The bill sponsored by Rep. Carol Spackman Moss, D-Salt Lake City, would apply not just to overdoses incidents but to any case in which a person should be rendering aid but does not do so.

It would make failure to render aid a class B misdemeanor.

"Law enforcement feels like their hands are just tied. Parents are like, 'Isn't there any consequence for these kids that abandon their friends?' " she said. "If you're going to do drugs with your friends, and somebody gets into a bad situation, you can't just abandon them or you're going to be liable."

Mike Sorich, the father of overdose victim Amelia Sorich, said he supports anything that would prevent a situation like what happened to his daughter from happening to someone else.

The 18-year-old woman died in June after being injected twice with a mixture of cocaine and heroin by her best friend during a party.
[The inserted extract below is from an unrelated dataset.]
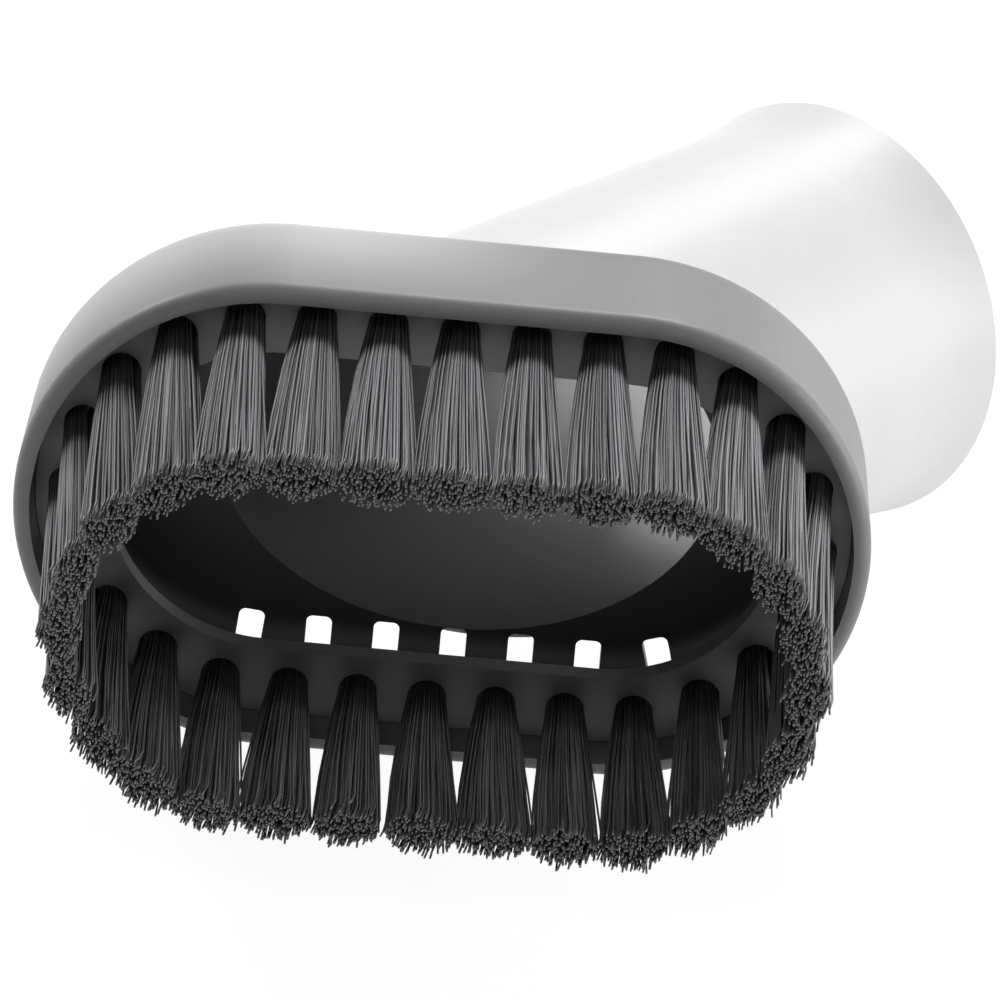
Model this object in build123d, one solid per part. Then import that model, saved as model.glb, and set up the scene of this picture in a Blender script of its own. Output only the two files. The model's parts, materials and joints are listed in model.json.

Instead of calling 911 or a parent when they noticed she was unconscious, they let her die and then dumped her body in the foothills above Bountiful.

In a similar incident, the body of 18-year-old Zachary Tyler Martinez was dumped at the Salt Lake County Hang-Gliding Park at Point of the Mountain after he fatally overdosed.

"I think that there needs to be something done so that people just don't let people die. There has to be some consequence," Mike Sorich said. "If someone passes out and are on drugs, then there needs to be consequences (if no help is rendered). Currently the way the law sits now, there's nothing. I just think that's wrong."

Moss agreed to sponsor the bill after she was approached by Salt Lake County sheriff's Deputy Doug Lambert, a former narcotics unit member who specialized in juvenile drug use.

The idea for the bill came when Lambert responded to an overdose on the county's east side last month.

Stephen James Sill, 27, died of a drug overdose in November. By the time his friends called 911, it was too late. Lambert wanted to file negligent homicide charges, but found out that he couldn't.

Furthermore, Lambert said the goal of the bill is not to punish those who abandon their friends, but to educate those people and catch their attention.